Make The Tears Go Away

It is a known fact that all chicks must leave the nest at some point in their lives. It may be sad to part with its mother and siblings but life moves on with or without it. Last March 29, 2007 I graduated from High School in HEdCen. Somehow I just couldn’t prepare myself for the moment we had to say our goodbyes. After the whole graduation ceremonies we proceeded to our respective classrooms to get our report cards. We all knew that it was going to be rough for everyone to bid their best buds farewell. Parting was made even worse when sir H, our class adviser, surprised us with a very touching slide show of very memorable pictures together from years back. Watching the video brought tears to my eyes as I realized how much I’ve changed and how much I’ll still change through the years ahead. Reminiscing with friends makes things more complicated. I never wanted to leave that room. Then it was time to say goodbye. I tried to avoid the groups of people who were hugging and crying but the closer I reached the door the more I felt empty. I also knew that I had to say goodbye to someone very dear to me, Steph. I looked for her in the crowd of hugging and crying graduates.

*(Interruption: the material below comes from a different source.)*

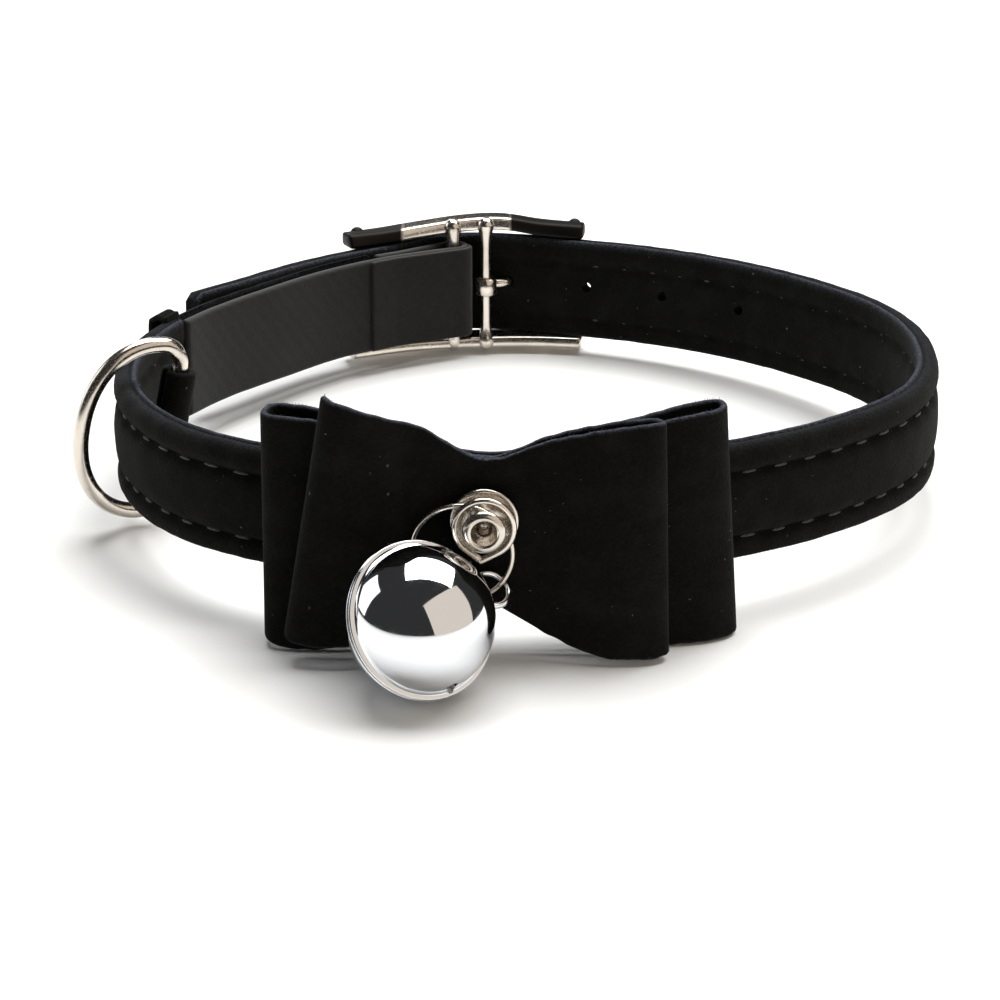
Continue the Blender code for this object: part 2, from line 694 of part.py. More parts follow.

As I approached her my heart started to beat faster and I was almost panting as I felt the tears fill my eyes. I always had a soft spot for Steph, she was the younger sister I never had. As I hugged her to bid her farewell, my tears started to flow like there was no tomorrow and soon enough I was running out of breath. Panting and crying at the same time I tried to say goodbye clearly but I couldn’t. Every time I got to it I would cry even harder. I didn’t let go of Steph for at least 2 minutes. As I tried to let go, my heart dropped to the floor and tears started to gush out of my eyes once more and the magnitude of the feeling grew. I had to say goodbye but not now, not like this. So I said my teary goodbyes to Ana and the rest of the gang. And the second time I saw Steph I just couldn’t say goodbye. I guess this doesn’t mean its the end of the road for me and the rest of the 2008 high school graduates of HEdCen, especially Steph.

PS. I still cry every time I realize that I wont be seeing much of them in the years to come.